▶ _REQUIREMENTS_: Pick out the lines below that include the string "objects".

▶ _DATASET CONTENT_:
※ ※ ※

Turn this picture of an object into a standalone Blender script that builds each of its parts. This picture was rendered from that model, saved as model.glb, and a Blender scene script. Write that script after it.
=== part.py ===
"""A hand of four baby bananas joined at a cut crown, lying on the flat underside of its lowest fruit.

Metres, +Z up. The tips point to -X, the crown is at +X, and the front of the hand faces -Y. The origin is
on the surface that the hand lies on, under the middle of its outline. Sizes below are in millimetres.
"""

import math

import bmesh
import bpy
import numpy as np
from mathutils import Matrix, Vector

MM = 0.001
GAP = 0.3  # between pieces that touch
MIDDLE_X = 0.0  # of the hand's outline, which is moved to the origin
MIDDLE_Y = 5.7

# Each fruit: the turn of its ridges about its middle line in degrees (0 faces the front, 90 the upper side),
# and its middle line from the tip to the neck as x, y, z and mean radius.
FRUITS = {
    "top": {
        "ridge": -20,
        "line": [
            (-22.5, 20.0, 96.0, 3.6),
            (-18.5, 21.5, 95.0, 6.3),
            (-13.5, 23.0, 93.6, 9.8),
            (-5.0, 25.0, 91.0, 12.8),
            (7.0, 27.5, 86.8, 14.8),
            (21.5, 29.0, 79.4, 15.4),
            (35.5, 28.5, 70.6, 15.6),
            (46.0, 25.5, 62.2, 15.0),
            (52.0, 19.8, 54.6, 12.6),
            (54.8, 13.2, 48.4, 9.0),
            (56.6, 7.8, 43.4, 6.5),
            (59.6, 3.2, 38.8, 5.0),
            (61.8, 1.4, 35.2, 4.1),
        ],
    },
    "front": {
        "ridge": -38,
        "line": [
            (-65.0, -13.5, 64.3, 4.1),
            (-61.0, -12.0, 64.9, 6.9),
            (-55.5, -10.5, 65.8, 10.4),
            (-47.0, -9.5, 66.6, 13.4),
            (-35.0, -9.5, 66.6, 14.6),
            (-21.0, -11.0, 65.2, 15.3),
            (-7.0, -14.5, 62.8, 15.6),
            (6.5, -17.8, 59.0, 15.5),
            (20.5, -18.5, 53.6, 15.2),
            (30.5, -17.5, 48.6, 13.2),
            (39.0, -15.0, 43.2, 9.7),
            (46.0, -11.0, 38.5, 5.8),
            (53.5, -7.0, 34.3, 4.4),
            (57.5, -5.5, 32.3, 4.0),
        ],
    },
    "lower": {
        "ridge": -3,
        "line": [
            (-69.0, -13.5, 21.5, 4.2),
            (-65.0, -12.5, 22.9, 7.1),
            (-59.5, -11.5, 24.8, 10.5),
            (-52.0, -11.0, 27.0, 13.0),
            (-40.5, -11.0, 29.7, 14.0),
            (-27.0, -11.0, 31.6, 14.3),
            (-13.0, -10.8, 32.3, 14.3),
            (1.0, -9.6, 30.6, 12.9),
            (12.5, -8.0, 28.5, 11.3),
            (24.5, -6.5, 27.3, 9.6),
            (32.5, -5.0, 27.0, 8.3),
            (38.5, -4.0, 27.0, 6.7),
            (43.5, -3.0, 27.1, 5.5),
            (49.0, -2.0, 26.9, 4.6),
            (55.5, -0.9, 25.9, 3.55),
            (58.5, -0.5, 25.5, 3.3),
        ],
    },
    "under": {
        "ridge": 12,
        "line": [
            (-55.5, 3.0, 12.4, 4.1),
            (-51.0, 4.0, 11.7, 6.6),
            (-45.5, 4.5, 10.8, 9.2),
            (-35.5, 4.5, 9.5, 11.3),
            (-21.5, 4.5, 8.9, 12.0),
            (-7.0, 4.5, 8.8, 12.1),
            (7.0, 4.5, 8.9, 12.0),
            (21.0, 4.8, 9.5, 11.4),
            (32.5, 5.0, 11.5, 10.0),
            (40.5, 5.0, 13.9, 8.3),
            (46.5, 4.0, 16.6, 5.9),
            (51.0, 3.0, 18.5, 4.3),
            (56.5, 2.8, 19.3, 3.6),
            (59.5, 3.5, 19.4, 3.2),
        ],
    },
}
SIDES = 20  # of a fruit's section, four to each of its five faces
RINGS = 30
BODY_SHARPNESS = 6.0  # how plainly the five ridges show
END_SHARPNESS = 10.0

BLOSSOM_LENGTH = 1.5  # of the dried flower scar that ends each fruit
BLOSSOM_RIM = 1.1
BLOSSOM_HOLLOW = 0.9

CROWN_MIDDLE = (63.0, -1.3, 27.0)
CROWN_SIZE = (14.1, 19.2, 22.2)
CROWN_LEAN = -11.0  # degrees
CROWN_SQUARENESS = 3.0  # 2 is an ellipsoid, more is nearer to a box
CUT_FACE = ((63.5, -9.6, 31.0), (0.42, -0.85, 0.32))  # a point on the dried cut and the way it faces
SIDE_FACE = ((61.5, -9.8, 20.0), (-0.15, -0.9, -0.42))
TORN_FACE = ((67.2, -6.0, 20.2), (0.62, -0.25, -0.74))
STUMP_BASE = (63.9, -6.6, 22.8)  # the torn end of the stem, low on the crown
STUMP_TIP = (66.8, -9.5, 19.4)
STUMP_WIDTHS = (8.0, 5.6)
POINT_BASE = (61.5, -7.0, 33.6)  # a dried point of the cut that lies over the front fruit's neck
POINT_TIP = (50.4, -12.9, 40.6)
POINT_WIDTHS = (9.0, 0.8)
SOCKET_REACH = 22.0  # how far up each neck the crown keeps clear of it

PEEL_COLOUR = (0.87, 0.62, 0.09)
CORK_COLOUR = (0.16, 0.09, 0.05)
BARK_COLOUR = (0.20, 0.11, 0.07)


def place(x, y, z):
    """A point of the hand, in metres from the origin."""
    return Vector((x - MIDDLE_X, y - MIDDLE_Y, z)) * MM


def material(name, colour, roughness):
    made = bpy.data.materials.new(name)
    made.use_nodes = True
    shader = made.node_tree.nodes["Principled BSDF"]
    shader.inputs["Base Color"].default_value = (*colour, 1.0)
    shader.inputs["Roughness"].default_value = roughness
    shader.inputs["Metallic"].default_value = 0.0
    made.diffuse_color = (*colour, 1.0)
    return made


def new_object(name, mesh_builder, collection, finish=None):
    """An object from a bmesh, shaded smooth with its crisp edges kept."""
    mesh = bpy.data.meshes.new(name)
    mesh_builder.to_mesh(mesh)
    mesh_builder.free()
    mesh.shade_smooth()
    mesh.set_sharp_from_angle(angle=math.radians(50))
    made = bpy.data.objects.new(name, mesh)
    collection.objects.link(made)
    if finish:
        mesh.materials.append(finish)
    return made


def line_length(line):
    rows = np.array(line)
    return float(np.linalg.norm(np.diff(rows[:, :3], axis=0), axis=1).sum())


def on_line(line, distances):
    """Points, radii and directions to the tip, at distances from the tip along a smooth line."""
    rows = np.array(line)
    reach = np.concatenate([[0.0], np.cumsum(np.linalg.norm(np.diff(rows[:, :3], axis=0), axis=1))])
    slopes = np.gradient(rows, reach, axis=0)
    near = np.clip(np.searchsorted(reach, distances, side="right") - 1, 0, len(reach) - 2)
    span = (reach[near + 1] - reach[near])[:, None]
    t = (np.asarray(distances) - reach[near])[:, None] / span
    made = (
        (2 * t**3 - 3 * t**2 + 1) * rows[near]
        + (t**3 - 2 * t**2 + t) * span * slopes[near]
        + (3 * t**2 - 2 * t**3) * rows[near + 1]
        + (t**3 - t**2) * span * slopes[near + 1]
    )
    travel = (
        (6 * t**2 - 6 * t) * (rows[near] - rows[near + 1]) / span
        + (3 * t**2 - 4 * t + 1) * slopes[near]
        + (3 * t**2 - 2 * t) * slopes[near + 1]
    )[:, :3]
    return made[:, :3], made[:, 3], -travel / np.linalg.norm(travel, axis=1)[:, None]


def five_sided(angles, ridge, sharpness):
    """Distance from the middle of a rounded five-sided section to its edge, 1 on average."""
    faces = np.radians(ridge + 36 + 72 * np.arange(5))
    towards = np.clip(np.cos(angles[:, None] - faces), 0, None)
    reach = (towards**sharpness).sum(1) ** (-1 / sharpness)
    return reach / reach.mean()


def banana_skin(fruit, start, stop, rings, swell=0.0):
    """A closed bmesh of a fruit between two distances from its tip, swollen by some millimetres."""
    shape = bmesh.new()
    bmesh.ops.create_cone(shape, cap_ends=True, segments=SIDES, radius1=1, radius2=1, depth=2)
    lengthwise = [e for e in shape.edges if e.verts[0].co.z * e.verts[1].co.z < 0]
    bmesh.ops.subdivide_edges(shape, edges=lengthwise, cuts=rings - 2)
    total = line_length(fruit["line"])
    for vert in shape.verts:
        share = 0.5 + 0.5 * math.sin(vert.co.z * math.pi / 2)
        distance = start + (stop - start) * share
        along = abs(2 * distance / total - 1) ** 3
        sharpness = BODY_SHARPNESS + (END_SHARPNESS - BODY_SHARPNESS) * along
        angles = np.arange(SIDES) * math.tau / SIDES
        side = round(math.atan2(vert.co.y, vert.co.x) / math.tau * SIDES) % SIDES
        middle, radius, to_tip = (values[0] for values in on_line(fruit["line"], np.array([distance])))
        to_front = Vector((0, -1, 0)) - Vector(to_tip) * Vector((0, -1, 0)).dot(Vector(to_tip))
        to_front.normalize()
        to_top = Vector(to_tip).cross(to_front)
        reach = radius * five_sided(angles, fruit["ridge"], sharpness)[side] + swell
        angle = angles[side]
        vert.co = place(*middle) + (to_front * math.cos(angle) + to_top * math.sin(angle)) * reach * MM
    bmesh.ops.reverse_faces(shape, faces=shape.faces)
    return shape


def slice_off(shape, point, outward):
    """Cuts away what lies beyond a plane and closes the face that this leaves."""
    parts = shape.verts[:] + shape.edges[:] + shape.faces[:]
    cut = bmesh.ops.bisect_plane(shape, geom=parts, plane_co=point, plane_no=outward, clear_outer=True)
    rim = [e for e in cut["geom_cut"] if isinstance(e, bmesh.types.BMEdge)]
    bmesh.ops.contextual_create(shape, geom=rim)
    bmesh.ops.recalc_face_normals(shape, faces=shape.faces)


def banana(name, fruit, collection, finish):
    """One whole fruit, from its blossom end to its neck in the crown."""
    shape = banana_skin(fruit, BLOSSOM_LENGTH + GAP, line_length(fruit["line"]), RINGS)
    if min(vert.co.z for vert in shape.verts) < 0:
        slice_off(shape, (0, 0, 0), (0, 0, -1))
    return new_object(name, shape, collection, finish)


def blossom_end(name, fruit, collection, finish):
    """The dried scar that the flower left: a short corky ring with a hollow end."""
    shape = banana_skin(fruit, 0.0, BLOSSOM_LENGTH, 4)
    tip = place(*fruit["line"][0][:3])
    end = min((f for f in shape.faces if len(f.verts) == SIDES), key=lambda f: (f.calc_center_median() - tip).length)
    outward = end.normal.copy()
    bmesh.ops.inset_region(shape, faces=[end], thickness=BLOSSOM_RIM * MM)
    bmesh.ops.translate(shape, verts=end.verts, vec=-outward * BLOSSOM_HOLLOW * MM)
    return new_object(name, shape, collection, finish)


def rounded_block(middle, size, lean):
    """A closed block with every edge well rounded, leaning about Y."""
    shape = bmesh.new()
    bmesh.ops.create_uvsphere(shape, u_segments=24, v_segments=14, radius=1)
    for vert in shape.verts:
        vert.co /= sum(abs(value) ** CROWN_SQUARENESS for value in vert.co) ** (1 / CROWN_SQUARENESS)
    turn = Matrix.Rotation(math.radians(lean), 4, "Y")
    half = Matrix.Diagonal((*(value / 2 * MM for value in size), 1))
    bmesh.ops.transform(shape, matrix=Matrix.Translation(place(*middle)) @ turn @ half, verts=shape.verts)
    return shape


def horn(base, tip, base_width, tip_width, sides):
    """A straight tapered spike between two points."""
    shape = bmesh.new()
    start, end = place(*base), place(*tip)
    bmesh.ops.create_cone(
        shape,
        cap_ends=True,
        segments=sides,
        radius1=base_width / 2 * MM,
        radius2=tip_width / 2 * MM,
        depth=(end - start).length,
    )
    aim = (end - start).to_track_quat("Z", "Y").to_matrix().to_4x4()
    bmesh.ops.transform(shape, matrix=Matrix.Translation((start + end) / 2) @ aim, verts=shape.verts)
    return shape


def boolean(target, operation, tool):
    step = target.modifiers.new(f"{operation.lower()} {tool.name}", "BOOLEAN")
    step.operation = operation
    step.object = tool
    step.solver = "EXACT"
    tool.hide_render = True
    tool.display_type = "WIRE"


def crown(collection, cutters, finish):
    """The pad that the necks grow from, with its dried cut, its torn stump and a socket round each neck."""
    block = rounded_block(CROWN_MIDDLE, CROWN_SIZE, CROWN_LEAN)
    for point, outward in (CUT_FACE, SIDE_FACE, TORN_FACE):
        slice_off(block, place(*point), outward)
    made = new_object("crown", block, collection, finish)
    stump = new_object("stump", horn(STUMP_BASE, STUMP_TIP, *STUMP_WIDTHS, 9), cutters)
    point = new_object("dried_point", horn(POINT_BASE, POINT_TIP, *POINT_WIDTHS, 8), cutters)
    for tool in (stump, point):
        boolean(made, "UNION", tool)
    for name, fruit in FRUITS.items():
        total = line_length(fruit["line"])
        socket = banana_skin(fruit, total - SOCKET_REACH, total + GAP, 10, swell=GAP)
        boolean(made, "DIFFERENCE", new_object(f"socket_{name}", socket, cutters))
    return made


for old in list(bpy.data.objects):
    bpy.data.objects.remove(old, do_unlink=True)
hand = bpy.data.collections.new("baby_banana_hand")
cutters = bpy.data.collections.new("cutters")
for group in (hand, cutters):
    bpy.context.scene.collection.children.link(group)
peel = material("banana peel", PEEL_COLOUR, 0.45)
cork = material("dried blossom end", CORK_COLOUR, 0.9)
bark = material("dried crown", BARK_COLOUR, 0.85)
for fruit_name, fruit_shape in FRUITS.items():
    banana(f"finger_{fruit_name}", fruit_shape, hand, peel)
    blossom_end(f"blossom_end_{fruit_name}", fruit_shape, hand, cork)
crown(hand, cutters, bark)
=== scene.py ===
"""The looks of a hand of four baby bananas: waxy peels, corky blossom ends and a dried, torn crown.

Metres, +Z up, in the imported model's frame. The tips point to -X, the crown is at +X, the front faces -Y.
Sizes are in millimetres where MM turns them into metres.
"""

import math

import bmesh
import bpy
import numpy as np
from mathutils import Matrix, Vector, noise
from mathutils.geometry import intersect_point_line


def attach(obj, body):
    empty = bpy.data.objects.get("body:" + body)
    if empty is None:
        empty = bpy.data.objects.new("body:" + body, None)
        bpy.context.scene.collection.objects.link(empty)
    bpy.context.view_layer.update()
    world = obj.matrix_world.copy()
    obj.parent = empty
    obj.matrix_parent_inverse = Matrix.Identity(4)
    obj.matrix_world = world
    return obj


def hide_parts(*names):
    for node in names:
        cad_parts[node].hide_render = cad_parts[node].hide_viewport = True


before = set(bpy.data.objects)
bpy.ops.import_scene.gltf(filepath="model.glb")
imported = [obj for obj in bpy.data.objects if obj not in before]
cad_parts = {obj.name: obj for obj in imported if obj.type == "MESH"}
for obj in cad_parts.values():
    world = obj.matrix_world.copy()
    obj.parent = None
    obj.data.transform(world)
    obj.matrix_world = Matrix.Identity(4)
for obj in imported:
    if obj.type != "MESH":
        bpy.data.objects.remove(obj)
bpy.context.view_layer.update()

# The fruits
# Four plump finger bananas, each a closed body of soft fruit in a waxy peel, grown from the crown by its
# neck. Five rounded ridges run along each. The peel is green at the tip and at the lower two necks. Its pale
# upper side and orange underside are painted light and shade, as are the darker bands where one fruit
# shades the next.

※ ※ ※

▶ _ANSWER IN FULL_:
    made = bpy.data.objects.new(name, mesh)
    collection.objects.link(made)
for old in list(bpy.data.objects):
    bpy.data.objects.remove(old, do_unlink=True)
    empty = bpy.data.objects.get("body:" + body)
        empty = bpy.data.objects.new("body:" + body, None)
        bpy.context.scene.collection.objects.link(empty)
before = set(bpy.data.objects)
imported = [obj for obj in bpy.data.objects if obj not in before]
        bpy.data.objects.remove(obj)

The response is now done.